Book Cover

The Mourners' Bench
By Susan Dodd
William Morrow, $24
ISBN 0688157998

REVIEW BY DEB SAINE

Twenty-one-year-old Leandra was estranged from her sister and had never flown on an airplane or been outside her native North Carolina more than once. That, however, didn't keep her from flying to Massachusetts immediately after her sister, Pamela, asked for her help during a difficult pregnancy. Little did Leandra's much-older brother-in-law, William, know when he first saw her at the airport that he would enter into a brief but passionate love affair with her. Little did both of them know that tragedy would soon follow.
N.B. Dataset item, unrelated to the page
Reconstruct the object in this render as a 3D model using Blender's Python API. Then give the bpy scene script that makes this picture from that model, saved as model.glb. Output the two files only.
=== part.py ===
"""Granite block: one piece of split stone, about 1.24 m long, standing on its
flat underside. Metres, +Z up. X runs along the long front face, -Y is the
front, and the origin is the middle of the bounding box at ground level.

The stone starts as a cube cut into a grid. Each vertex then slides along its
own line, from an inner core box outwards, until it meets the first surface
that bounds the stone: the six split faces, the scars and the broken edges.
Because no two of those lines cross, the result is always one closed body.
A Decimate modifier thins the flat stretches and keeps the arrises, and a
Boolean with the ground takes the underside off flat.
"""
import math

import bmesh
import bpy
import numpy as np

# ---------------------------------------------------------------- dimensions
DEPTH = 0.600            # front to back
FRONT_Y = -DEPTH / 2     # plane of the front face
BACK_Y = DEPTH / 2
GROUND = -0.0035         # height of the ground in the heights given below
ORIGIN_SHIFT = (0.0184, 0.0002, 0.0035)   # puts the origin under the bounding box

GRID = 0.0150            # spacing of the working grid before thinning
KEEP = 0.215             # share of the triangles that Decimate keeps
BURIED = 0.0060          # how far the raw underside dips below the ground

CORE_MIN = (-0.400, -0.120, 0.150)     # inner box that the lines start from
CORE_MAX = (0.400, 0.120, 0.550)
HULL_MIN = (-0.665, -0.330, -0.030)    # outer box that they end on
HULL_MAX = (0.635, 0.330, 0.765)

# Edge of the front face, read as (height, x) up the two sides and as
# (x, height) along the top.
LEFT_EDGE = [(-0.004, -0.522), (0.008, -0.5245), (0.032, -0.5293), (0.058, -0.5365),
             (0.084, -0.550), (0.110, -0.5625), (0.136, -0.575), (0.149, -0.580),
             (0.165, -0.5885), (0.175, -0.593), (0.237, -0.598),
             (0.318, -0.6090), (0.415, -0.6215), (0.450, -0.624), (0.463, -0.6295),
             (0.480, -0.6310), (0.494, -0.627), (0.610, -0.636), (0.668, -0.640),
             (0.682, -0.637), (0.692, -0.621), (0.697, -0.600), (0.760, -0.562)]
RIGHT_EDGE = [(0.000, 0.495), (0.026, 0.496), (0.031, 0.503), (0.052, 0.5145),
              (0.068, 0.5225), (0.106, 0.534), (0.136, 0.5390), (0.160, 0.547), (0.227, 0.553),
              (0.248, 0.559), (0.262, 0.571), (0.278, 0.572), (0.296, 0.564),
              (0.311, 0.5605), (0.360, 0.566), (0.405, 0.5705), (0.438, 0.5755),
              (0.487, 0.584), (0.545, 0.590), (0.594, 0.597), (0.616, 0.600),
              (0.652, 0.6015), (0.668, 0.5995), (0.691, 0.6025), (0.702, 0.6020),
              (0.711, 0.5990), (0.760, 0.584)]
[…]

At the beginning of The Mourners' Bench, Leandra is living alone in her house on the coast of North Carolina, mending dolls by vocation and still grieving the deaths of her sister and her sister's baby. William, or "Wim," is dying of cancer and is traveling down South to see Leandra for the first time in ten years. Though he has remarried, he has decided that he is going to spend the rest of his short time left with Leandra -- that is, if she will let him.

Dodd demonstrates her mastery of the English language by telling this powerful story in two distinct voices: the literary and decidedly high-brow tone of Wim and the wise and just plain wise-cracking southern style of Leandra. She shows the simple and strong ways that two seemingly incompatible people can find the consolation and love they need within each other.

Through the comfort Dodd conjures with telling details -- the preparation of a simple meal, the glow from stars overhead, the feel of a rose-colored comforter when you're bone-tired -- she also shows that, ultimately, the connections that most reward are the ones that need no extra adornment. Loss and tragedy are unavoidable in life, but through it all -- as this mature, poignant novel proves -- the chance to love and be loved is reassuringly near.

Deb Saine is a reviewer in Rock Hill, South Carolina.